Compared to the Royce Gracie, Mark Coleman, Randy Couture, and Tito Ortiz eras, modern UFC looks a lot like boxing with more face-punching. As corrupt as boxing is, it doesn’t have the same incentives and punishments as the UFC, and also has more regulating bodies, as well as the aforementioned Muhammad Ali Boxing Reform Act. (Don King, for instance, takes far less of a cut than what the UFC takes from its fighters.) This is part of why you’ll see more body shots, more defense, and less spamming of right hands. Some will argue this is all about skill disparity between boxing and MMA striking. To that, I say, bring the same incentive/ punishment structure into boxing that the UFC employs, and we’ll see a lot of the technical aspects vanish.

UFC fighters train in all the technical aspects of combat, hiring specific coaches for each combative art. But one does not fight as they practice; one fights as their incentives demand.

Rather than killing boxing, as the UFC once claimed, the UFC now wants to become boxing. There are many parallels with Dana White and Vince McMahon. Dana White really wanted to be involved with boxing. He turned the UFC into something as close to boxing as he could. Now he wants to go all the way with Zuffa Boxing. Vince McMahon didn’t dream of being a wrestling promoter; he wanted to be in football. Much like McMahon and the XFL are trying with football (again), White wants to get into boxing the same way, as a monopoly that turns the sport into Hunger Games.

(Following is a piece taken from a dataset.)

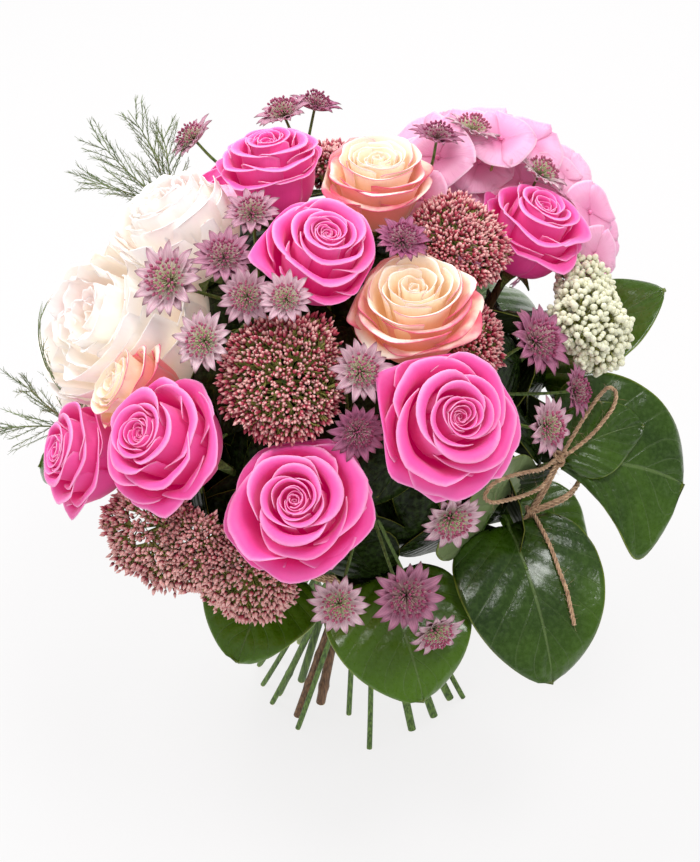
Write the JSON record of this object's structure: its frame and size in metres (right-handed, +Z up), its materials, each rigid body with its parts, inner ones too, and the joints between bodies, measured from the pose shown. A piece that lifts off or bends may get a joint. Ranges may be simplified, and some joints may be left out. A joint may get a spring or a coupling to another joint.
{
  "type": "hand-tied bunch of roses",
  "caption": "Round hand-tied bouquet of pink and cream roses with peonies, hydrangeas and fillers in a leaf collar, standing on its splayed cut stems.",
  "frame": {"origin": "the cut end of the middle stem, on the surface that the bunch stands on", "axes": "+Z up through the bunch; -Y is the front seen in the picture; +X to the viewer's right"},
  "size_m": [0.3784, 0.3187, 0.3962],
  "materials": {
    "pink_petal": "velvety pink rose petals, paler along their rims",
    "cream_petal": "cream to peach rose petals with pink edges",
    "blush_petal": "soft blush white peony petals, creamy inside, some with red flecks at the edge",
    "hydrangea_sepal": "pale pink papery sepals with fine veins",
    "stonecrop_bud": "dusky pink starry buds on green branching stalks",
    "rice_flower_bead": "off-white papery round buds",
    "masterwort_bract": "mauve papery pointed bracts round a pale green and pink cushion",
    "stalk": "green to woody brown cut stems, satin",
    "leaf": "glossy deep green leaf with paler veins",
    "fern": "fine grey-green fern, matte",
    "jute_twine": "twisted natural jute, matte and hairy"
  },
  "bodies": {
    "root": {"rose_pink_1_bloom": "pink_petal", "rose_pink_1_stem": "stalk", "rose_pink_2_bloom": "pink_petal", "rose_pink_2_stem": "stalk", "rose_pink_3_bloom": "pink_petal", "rose_pink_3_stem": "stalk", "rose_pink_4_bloom": "pink_petal", "rose_pink_4_stem": "stalk", "rose_pink_5_bloom": "pink_petal", "rose_pink_5_stem": "stalk", "rose_pink_6_bloom": "pink_petal", "rose_pink_6_stem": "stalk", "rose_pink_7_bloom": "pink_petal", "rose_pink_7_stem": "stalk", "rose_pink_8_bloom": "pink_petal", "rose_pink_8_stem": "stalk", "rose_cream_1_bloom": "cream_petal", "rose_cream_1_stem": "stalk", "rose_cream_2_bloom": "cream_petal", "rose_cream_2_stem": "stalk", "rose_cream_3_bloom": "cream_petal", "rose_cream_3_stem": "stalk", "rose_cream_4_bloom": "cream_petal", "rose_cream_4_stem": "stalk", "peony_1_bloom": "blush_petal", "peony_1_stem": "stalk", "peony_2_bloom": "blush_petal", "peony_2_stem": "stalk", "hydrangea_1_head": "hydrangea_sepal", "hydrangea_1_stem": "stalk", "hydrangea_2_head": "hydrangea_sepal", "hydrangea_2_stem": "stalk", "stonecrop_1": "stonecrop_bud", "stonecrop_2": "stonecrop_bud", "stonecrop_3": "stonecrop_bud", "stonecrop_4": "stonecrop_bud", "rice_flower": "rice_flower_bead", "masterwort_1": "masterwort_bract", "masterwort_2": "masterwort_bract", "masterwort_3": "masterwort_bract", "masterwort_4": "masterwort_bract", "masterwort_5": "masterwort_bract", "masterwort_6": "masterwort_bract", "leaf_1": "leaf", "leaf_2": "leaf", "leaf_3": "leaf", "leaf_4": "leaf", "leaf_5": "leaf", "leaf_6": "leaf", "leaf_7": "leaf", "leaf_8": "leaf", "leaf_9": "leaf", "leaf_10": "leaf", "fern_1": "fern", "fern_2": "fern", "stem_tie": "jute_twine", "cuff_twine": "jute_twine", "bow_loop_left": "jute_twine", "bow_loop_right": "jute_twine", "tail_long": "jute_twine"}
  },
  "joints": []
}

Perhaps only then will enough people notice it’s not the fighters or the trainers, but the incentives that drive behavior. What further analysis would a veteran boxing commentator need then, “They’re fighting like this because of the stupid way they’re being paid.”

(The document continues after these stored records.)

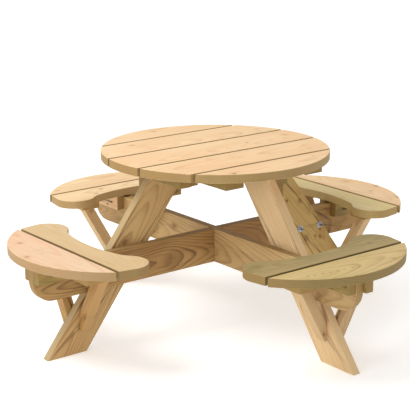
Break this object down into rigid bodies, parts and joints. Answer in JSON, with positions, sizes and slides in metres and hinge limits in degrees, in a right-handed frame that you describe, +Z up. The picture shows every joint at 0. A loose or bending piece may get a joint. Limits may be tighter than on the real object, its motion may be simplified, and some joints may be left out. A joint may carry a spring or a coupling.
{
  "type": "round picnic table",
  "caption": "Round softwood picnic table on a crossed frame with splayed legs and kidney-shaped bench seats braced to each leg.",
  "frame": {"origin": "on the ground, under the centre of the round top", "axes": "+Z up; +X and +Y along the two crossed beams, top boards run along X"},
  "size_m": [1.8658, 1.8658, 0.75],
  "materials": {
    "top_boards": "planed pressure-treated softwood, pale peach",
    "seat_boards": "planed pressure-treated softwood, pale yellow to tan",
    "frame_timber": "planed pressure-treated softwood, brown with a green tint",
    "galvanised_fasteners": "zinc plated"
  },
  "bodies": {
    "root": {"beam_front_back": "frame_timber", "beam_left_right": "frame_timber", "bearer_screws": "galvanised_fasteners", "brace_back_leg_side": "frame_timber", "brace_back_open_side": "frame_timber", "brace_front_leg_side": "frame_timber", "brace_front_open_side": "frame_timber", "brace_left_leg_side": "frame_timber", "brace_left_open_side": "frame_timber", "brace_right_leg_side": "frame_timber", "brace_right_open_side": "frame_timber", "brace_screws": "galvanised_fasteners", "cleat_back": "frame_timber", "cleat_front": "frame_timber", "cleat_left": "frame_timber", "cleat_right": "frame_timber", "cleat_screws": "galvanised_fasteners", "leg_back": "frame_timber", "leg_bolt_nuts": "galvanised_fasteners", "leg_bolt_washers": "galvanised_fasteners", "leg_bolts": "galvanised_fasteners", "leg_front": "frame_timber", "leg_left": "frame_timber", "leg_right": "frame_timber", "seat_back_batten_1": "frame_timber", "seat_back_batten_2": "frame_timber", "seat_back_bearer_1": "frame_timber", "seat_back_bearer_2": "frame_timber", "seat_back_inner_board": "seat_boards", "seat_back_outer_board": "seat_boards", "seat_front_batten_1": "frame_timber", "seat_front_batten_2": "frame_timber", "seat_front_bearer_1": "frame_timber", "seat_front_bearer_2": "frame_timber", "seat_front_inner_board": "seat_boards", "seat_front_outer_board": "seat_boards", "seat_left_batten_1": "frame_timber", "seat_left_batten_2": "frame_timber", "seat_left_bearer_1": "frame_timber", "seat_left_bearer_2": "frame_timber", "seat_left_inner_board": "seat_boards", "seat_left_outer_board": "seat_boards", "seat_right_batten_1": "frame_timber", "seat_right_batten_2": "frame_timber", "seat_right_bearer_1": "frame_timber", "seat_right_bearer_2": "frame_timber", "seat_right_inner_board": "seat_boards", "seat_right_outer_board": "seat_boards", "seat_screws": "galvanised_fasteners", "top_batten_centre": "frame_timber", "top_batten_long_left": "frame_timber", "top_batten_long_right": "frame_timber", "top_batten_short_left": "frame_timber", "top_batten_short_right": "frame_timber", "top_board_1": "top_boards", "top_board_2": "top_boards", "top_board_3": "top_boards", "top_board_4": "top_boards", "top_board_5": "top_boards", "top_screws": "galvanised_fasteners"}
  },
  "joints": []
}
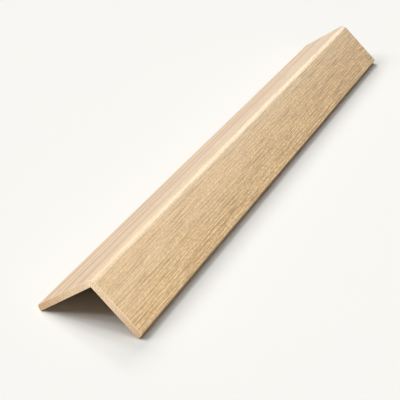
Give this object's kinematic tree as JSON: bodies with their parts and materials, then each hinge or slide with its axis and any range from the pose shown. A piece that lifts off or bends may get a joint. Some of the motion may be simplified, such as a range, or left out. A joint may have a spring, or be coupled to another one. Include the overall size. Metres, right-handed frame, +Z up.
{
  "type": "panel end trim",
  "caption": "Slim wooden angle moulding with two equal legs and a rounded corner, for covering the cut edge of a slatted acoustic wall panel.",
  "frame": {"origin": "on the floor that the trim rests on, midway between its two toes and midway along its length", "axes": "+Z up through the corner, +Y along the length, +X across the section"},
  "size_m": [0.0454, 0.364, 0.0202],
  "materials": {
    "oak": "fine-sanded with a clear matt lacquer"
  },
  "bodies": {
    "root": {"end_trim": "oak"}
  },
  "joints": []
}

“Excitement” was never about what the fans wanted; it was always about what Dana White wanted. If fans wanted boxing, they would have stayed with boxing. People turned to mixed martial arts to see the mixing of martial arts—to see variety, not something monolithic.

Maybe Dana White was right, and he will kill boxing. But rather than through competition, he’ll kill the host body from the inside—replacing a fighter’s will with maximized profits.